The problems afflicting medicine apply to advanced technology in general. Consider Nakamura Shuji, the inventor of important breakthroughs in blue lasers, the Holy Grail of the consumer-electronics industry. Blue lasers allow for far greater data storage and for images much superior to those available today, but nobody had been able to produce a sustained beam of blue laser light until 1999, when Nakamura developed one that beams light for up to ten thousand hours. His employer, Nichia Chemical, now leases the technology to the electronics giant Pioneer; this may be one of the finest achievements of postwar Japanese technology.
So what happened to Nakamura? Not only was he not rewarded or promoted (he earned $100 each for his five hundred patents in the 1990s) but when he decided to leave Nichia, no Japanese company even made him an offer. He attributes this to the fact that he graduated from a minor university and worked at a small firm in the provinces. In February 2000, he therefore took a job as a researcher at the University of California at Santa Barbara. He says, «No bonus, no big position. This is a Japanese company. So I go to the U.S.A.»
Another example of how hard it is for independent-minded inventors or entrepreneurs to get ahead in Japan is Okabe Nobuya, who runs a company that makes science-fiction effects for movies and television. He invented a program that allows games makers to vary the background scenery on the screen, but he could not interest Japanese manufacturers. «Japan is like the army with everyone in senior-junior relationships,» he says. «But it's not manly to stick around complaining, so I'm finding my own solution.» He took his program to a convention in San Diego and soon had multiple orders. Okabe has since moved most of his company to Hollywood.
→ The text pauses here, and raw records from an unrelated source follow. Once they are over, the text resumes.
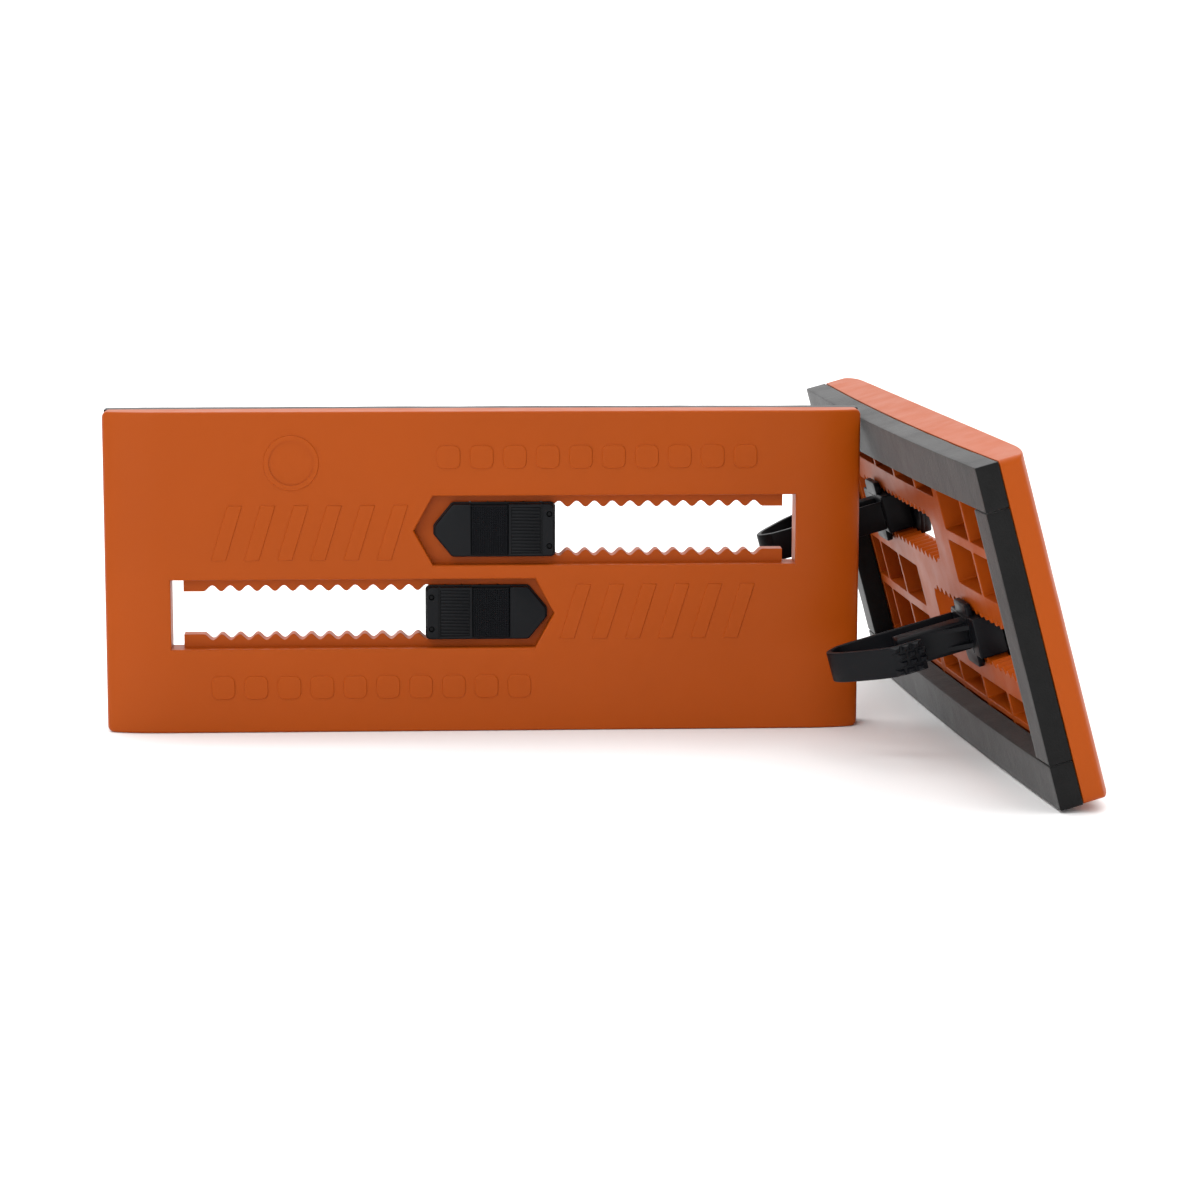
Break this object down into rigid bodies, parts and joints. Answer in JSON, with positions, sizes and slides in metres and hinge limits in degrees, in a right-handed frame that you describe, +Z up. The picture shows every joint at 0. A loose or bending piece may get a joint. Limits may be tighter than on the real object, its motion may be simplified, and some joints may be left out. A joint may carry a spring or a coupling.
{
  "type": "floor hole cover pair",
  "caption": "Slotted rectangular covers with foam gaskets and sliding spring-strap clamps, for closing floor duct openings; one stands, the other leans on its end.",
  "frame": {"origin": "the middle of the pair's footprint, on the ground", "axes": "+Z up; +X along the upright cover's length, towards the leaning cover; -Y is the way the upright cover's front face looks"},
  "size_m": [0.4394, 0.3596, 0.1539],
  "materials": {
    "shell_plastic": "satin orange moulded plastic",
    "gasket_foam": "closed-cell foam tape",
    "clamp_nylon": "satin black nylon",
    "pad_plastic": "textured black plastic",
    "post_plastic": "matte black plastic"
  },
  "bodies": {
    "upright_cover": {"upright_shell": "shell_plastic", "upright_foam_top": "gasket_foam", "upright_foam_bottom": "gasket_foam", "upright_foam_left": "gasket_foam", "upright_foam_right": "gasket_foam"},
    "leaning_cover": {"leaning_shell": "shell_plastic", "leaning_foam_top": "gasket_foam", "leaning_foam_bottom": "gasket_foam", "leaning_foam_left": "gasket_foam", "leaning_foam_right": "gasket_foam"},
    "upright_upper_slider": {"upright_upper_slider_head": "clamp_nylon", "upright_upper_carrier": "clamp_nylon", "upright_upper_strap": "clamp_nylon", "upright_upper_pin_1": "post_plastic", "upright_upper_pin_2": "post_plastic"},
    "upright_upper_lock_pad": {"upright_upper_lock_pad": "pad_plastic"},
    "upright_lower_slider": {"upright_lower_slider_head": "clamp_nylon", "upright_lower_carrier": "clamp_nylon", "upright_lower_strap": "clamp_nylon", "upright_lower_pin_1": "post_plastic", "upright_lower_pin_2": "post_plastic"},
    "upright_lower_lock_pad": {"upright_lower_lock_pad": "pad_plastic"},
    "leaning_upper_slider": {"leaning_upper_slider_head": "clamp_nylon", "leaning_upper_carrier": "clamp_nylon", "leaning_upper_strap": "clamp_nylon", "leaning_upper_pin_1": "post_plastic", "leaning_upper_pin_2": "post_plastic"},
    "leaning_upper_lock_pad": {"leaning_upper_lock_pad": "pad_plastic"},
    "leaning_lower_slider": {"leaning_lower_slider_head": "clamp_nylon", "leaning_lower_carrier": "clamp_nylon", "leaning_lower_strap": "clamp_nylon", "leaning_lower_pin_1": "post_plastic", "leaning_lower_pin_2": "post_plastic"},
    "leaning_lower_lock_pad": {"leaning_lower_lock_pad": "pad_plastic"}
  },
  "joints": [
    {"name": "leaning_cover_pull_away", "type": "slide", "parent": "upright_cover", "child": "leaning_cover", "axis": [1, 0, 0], "range_m": [0, 0.15]},
    {"name": "upright_upper_slider_travel", "type": "slide", "parent": "upright_cover", "child": "upright_upper_slider", "axis": [1, 0, 0], "range_m": [-0.005, 0.111]},
    {"name": "upright_upper_lock_pad_press", "type": "slide", "parent": "upright_upper_slider", "child": "upright_upper_lock_pad", "axis": [0, 1, 0], "range_m": [0, 0.0015], "stiffness_N_per_m": 600},
    {"name": "upright_lower_slider_travel", "type": "slide", "parent": "upright_cover", "child": "upright_lower_slider", "axis": [-1, 0, 0], "range_m": [0, 0.117]},
    {"name": "upright_lower_lock_pad_press", "type": "slide", "parent": "upright_lower_slider", "child": "upright_lower_lock_pad", "axis": [0, 1, 0], "range_m": [0, 0.0015], "stiffness_N_per_m": 600},
    {"name": "leaning_upper_slider_travel", "type": "slide", "parent": "leaning_cover", "child": "leaning_upper_slider", "axis": [-0.0822, 0.9966, 0], "range_m": [-0.025, 0.03]},
    {"name": "leaning_upper_lock_pad_press", "type": "slide", "parent": "leaning_upper_slider", "child": "leaning_upper_lock_pad", "axis": [-0.9612, -0.0793, -0.2643], "range_m": [0, 0.0015], "stiffness_N_per_m": 600},
    {"name": "leaning_lower_slider_travel", "type": "slide", "parent": "leaning_cover", "child": "leaning_lower_slider", "axis": [0.0822, -0.9966, 0], "range_m": [-0.04, 0.075]},
    {"name": "leaning_lower_lock_pad_press", "type": "slide", "parent": "leaning_lower_slider", "child": "leaning_lower_lock_pad", "axis": [-0.9612, -0.0793, -0.2643], "range_m": [0, 0.0015], "stiffness_N_per_m": 600}
  ]
}
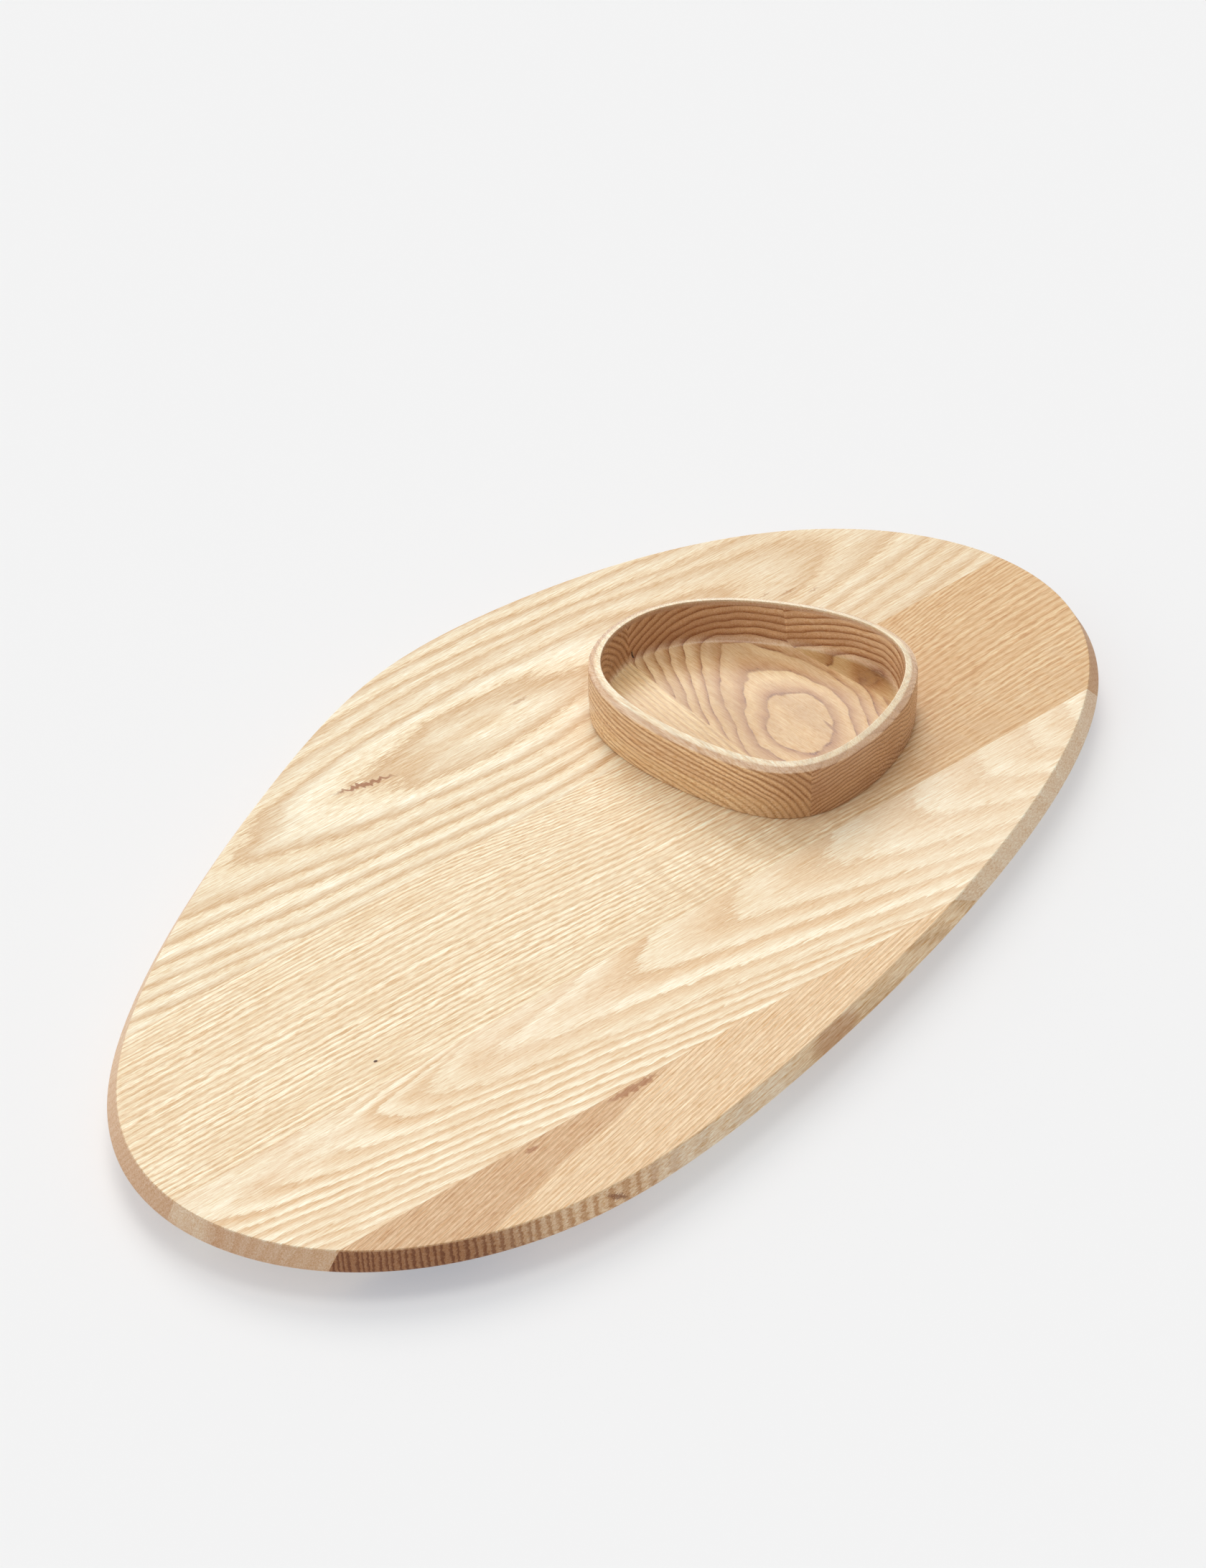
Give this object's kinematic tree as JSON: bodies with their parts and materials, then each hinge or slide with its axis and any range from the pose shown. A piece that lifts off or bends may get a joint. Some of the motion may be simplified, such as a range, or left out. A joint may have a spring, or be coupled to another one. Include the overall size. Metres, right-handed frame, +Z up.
{
  "type": "chip and dip server",
  "caption": "Pebble-shaped wooden serving board on rubber feet, with a loose pebble-shaped wooden dip bowl that lifts off.",
  "frame": {"origin": "on the surface that the feet stand on, below the middle of the board's overall length and width", "axes": "+Z up, +X along the board's length towards the bowl, +Y across the board towards its widest stave"},
  "size_m": [0.61, 0.328, 0.0551],
  "materials": {
    "back_ash": "oiled pale ash, flat-sawn",
    "dark_ash": "oiled ash, quarter-sawn, fine straight grain",
    "middle_ash": "oiled ash, flat-sawn with arched grain",
    "front_ash": "oiled ash, straight grain",
    "bowl_ash": "oiled ash, satin",
    "foot_rubber": "matt",
    "screw_steel": "zinc plated"
  },
  "bodies": {
    "board": {"back_stave": "back_ash", "bowl_side_stave": "dark_ash", "middle_stave": "middle_ash", "front_stave": "front_ash", "foot_front_left": "foot_rubber", "foot_front_right": "foot_rubber", "foot_back_left": "foot_rubber", "foot_back_right": "foot_rubber", "foot_screws": "screw_steel"},
    "bowl": {"bowl_left_stave": "bowl_ash", "bowl_middle_stave": "bowl_ash", "bowl_right_stave": "bowl_ash"}
  },
  "joints": [
    {"name": "bowl_lift", "type": "slide", "parent": "board", "child": "bowl", "axis": [0, 0, 1], "range_m": [0, 0.08]}
  ]
}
Meanwhile, JETRO (Japan External Trade Organization) has set up a fund called Tiger's Gate 2000 to nurture young Internet entrepreneurs in Japan. However, the condition of JETRO's support is that the young tigers move to the United States and learn how to do business there. Okabe sells software in the United States because he cannot find buyers at home; JETRO actually requires that young Internet start-ups leave the country! Such are Japan's up-and-coming entrepreneurs: their success depends on the degree to which they avoid Japan.